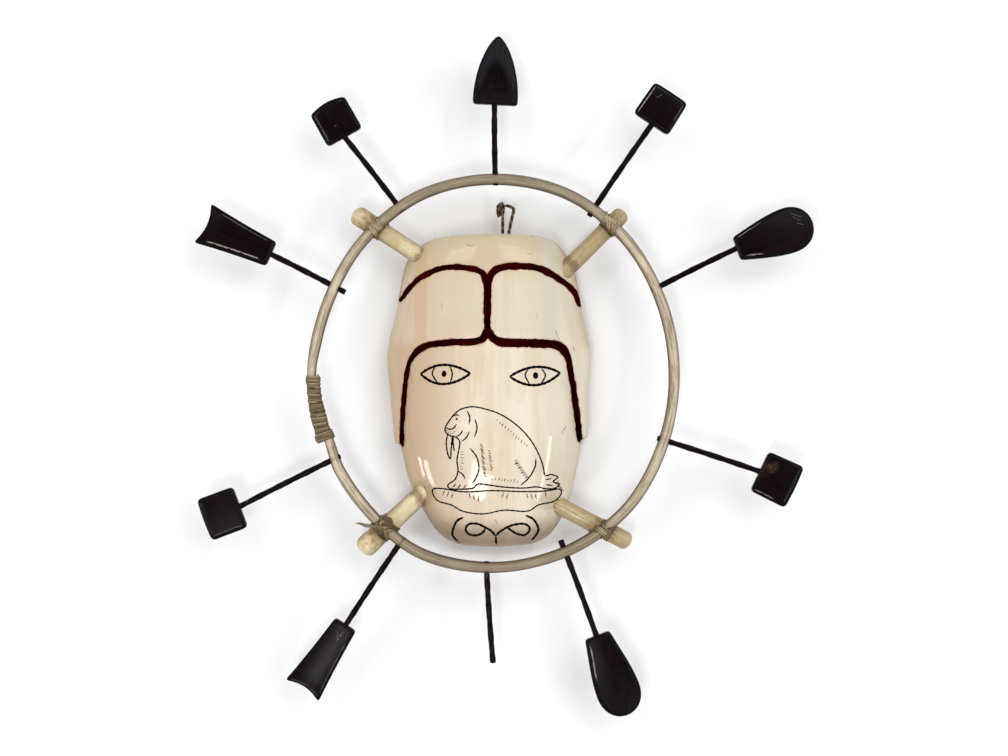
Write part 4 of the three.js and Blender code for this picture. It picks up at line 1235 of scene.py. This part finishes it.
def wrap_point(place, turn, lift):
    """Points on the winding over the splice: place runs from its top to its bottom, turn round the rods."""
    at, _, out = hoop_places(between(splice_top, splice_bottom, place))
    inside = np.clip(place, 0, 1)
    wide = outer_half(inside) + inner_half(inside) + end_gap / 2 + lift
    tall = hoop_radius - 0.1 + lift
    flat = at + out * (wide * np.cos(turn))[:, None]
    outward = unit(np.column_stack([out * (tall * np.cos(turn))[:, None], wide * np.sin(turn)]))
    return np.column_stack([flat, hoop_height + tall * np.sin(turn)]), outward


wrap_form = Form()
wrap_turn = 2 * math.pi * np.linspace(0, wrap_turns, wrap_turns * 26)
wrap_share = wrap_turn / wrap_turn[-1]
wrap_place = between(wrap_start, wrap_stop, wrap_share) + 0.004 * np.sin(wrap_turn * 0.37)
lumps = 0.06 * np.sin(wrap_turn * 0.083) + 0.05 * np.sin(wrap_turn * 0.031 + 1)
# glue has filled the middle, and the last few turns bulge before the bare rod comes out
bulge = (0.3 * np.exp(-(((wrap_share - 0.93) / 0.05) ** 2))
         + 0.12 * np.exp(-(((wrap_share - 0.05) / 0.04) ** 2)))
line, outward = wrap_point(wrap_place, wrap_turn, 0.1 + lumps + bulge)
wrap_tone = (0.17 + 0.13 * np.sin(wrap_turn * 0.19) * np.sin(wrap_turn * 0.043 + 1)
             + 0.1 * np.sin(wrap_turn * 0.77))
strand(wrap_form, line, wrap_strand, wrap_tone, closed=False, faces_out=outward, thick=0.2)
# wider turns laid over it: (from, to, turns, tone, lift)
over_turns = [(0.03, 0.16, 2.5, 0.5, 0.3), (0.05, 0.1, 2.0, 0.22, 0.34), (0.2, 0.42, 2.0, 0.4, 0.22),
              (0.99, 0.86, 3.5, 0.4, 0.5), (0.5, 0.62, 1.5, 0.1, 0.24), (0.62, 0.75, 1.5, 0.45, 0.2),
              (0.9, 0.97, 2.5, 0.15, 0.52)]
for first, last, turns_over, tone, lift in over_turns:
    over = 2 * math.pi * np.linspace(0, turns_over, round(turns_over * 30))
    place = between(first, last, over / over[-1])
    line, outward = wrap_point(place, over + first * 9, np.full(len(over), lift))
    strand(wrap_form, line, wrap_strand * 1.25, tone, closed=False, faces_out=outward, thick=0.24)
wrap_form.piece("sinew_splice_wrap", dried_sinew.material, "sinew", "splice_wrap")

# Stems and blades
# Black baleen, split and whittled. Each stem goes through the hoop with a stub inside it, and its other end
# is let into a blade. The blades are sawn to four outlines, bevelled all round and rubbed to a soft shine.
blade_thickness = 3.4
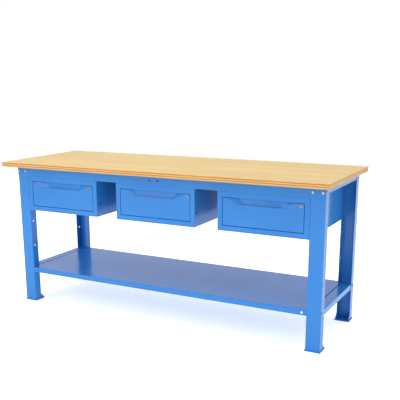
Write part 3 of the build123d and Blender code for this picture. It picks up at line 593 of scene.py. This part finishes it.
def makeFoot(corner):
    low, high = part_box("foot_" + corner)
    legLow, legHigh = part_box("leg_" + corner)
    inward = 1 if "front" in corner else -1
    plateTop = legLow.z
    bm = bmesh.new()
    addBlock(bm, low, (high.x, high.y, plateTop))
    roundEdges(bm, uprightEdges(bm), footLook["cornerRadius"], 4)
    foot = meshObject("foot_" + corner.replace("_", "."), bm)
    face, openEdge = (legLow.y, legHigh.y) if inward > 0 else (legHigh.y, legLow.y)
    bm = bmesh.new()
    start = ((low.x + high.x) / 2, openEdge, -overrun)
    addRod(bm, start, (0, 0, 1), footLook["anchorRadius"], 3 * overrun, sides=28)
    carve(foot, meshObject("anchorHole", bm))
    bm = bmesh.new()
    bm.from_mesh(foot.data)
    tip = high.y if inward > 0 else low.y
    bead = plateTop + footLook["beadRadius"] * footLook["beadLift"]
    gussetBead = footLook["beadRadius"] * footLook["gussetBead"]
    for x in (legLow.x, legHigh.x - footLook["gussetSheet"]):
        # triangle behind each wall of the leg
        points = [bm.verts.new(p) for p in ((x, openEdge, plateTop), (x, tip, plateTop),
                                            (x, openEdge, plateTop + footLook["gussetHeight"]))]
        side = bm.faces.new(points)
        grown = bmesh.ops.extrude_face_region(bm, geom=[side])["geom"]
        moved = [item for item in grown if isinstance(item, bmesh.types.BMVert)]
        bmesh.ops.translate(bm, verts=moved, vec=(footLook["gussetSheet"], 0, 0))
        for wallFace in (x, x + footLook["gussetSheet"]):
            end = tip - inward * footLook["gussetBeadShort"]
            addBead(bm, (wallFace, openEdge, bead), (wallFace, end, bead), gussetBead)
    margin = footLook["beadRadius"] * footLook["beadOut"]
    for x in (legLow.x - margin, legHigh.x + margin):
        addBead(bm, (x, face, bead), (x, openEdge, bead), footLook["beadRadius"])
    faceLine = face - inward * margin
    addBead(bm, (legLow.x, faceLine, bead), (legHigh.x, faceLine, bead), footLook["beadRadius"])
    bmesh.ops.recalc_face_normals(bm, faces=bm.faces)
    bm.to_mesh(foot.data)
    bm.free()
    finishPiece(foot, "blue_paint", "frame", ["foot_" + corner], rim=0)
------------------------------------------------
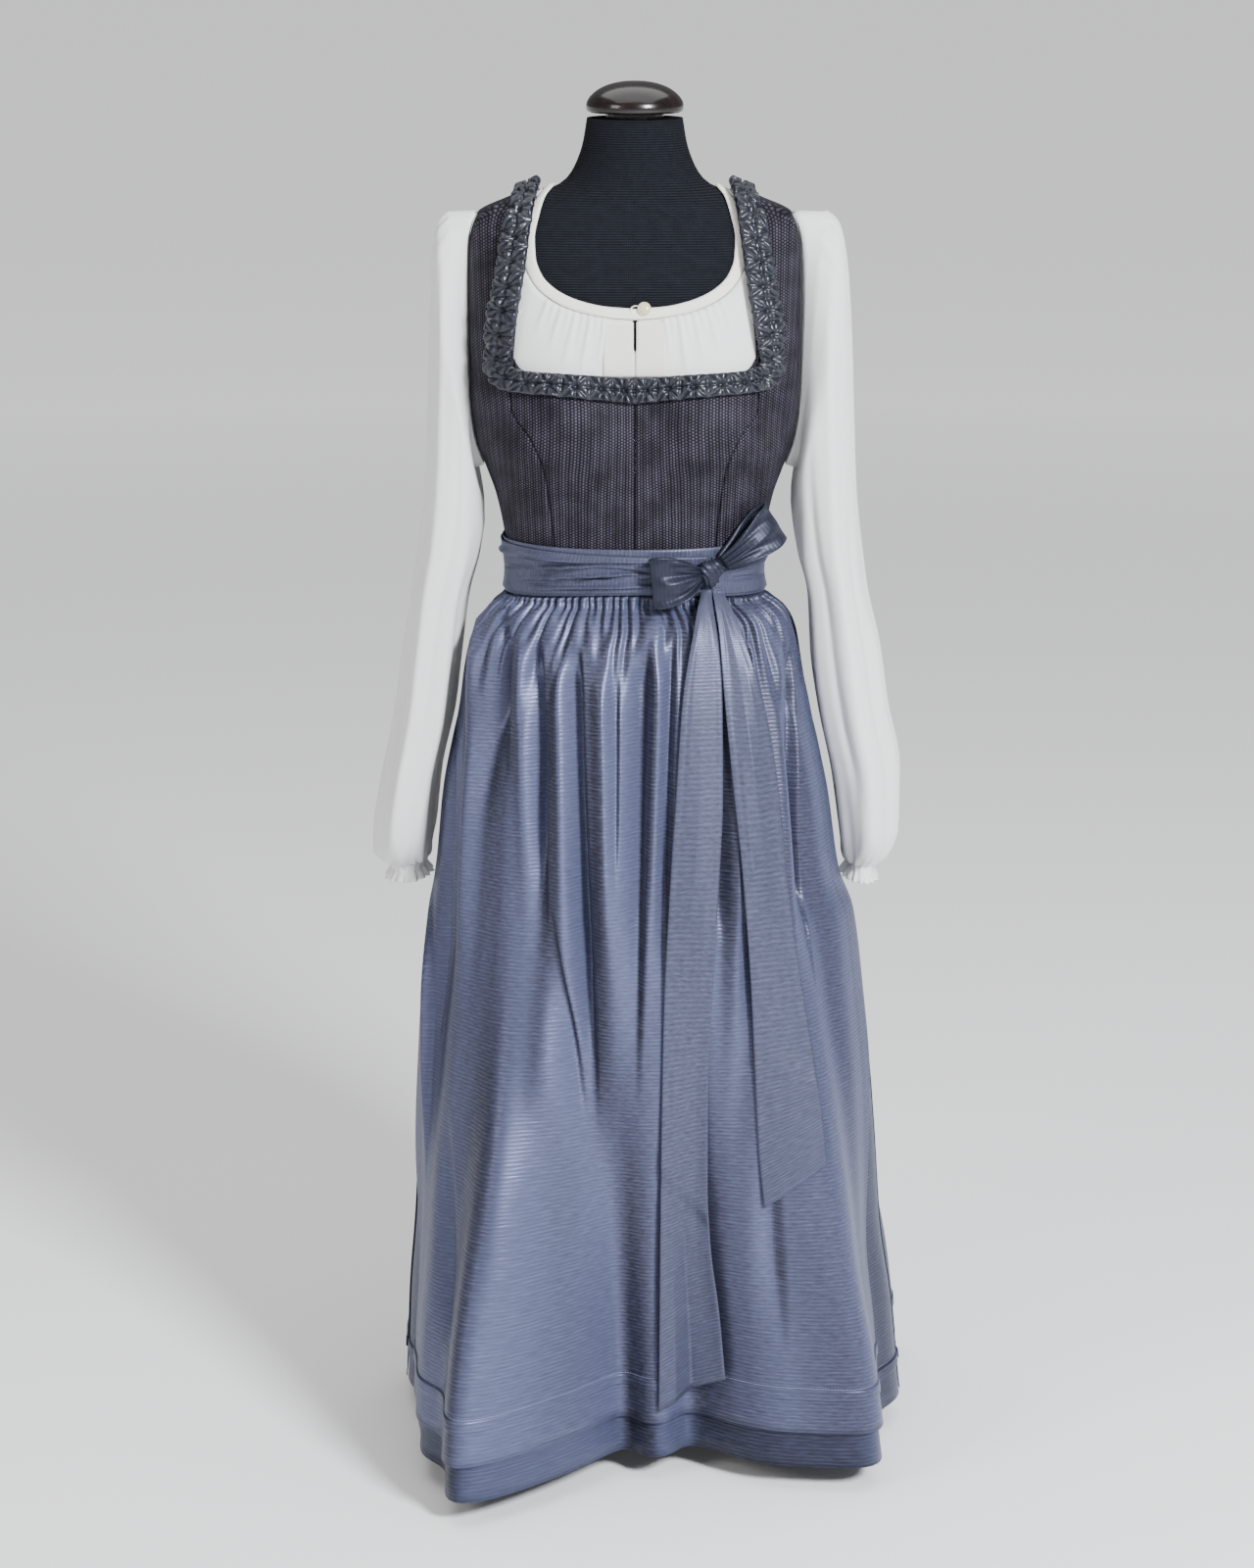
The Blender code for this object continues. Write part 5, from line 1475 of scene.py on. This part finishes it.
------------------------------------------------
The problem: Gather and return every line that holds the string "picture".

Correct answer:
Write part 4 of the three.js and Blender code for this picture. It picks up at line 1235 of scene.py. This part finishes it.
Write part 3 of the build123d and Blender code for this picture. It picks up at line 593 of scene.py. This part finishes it.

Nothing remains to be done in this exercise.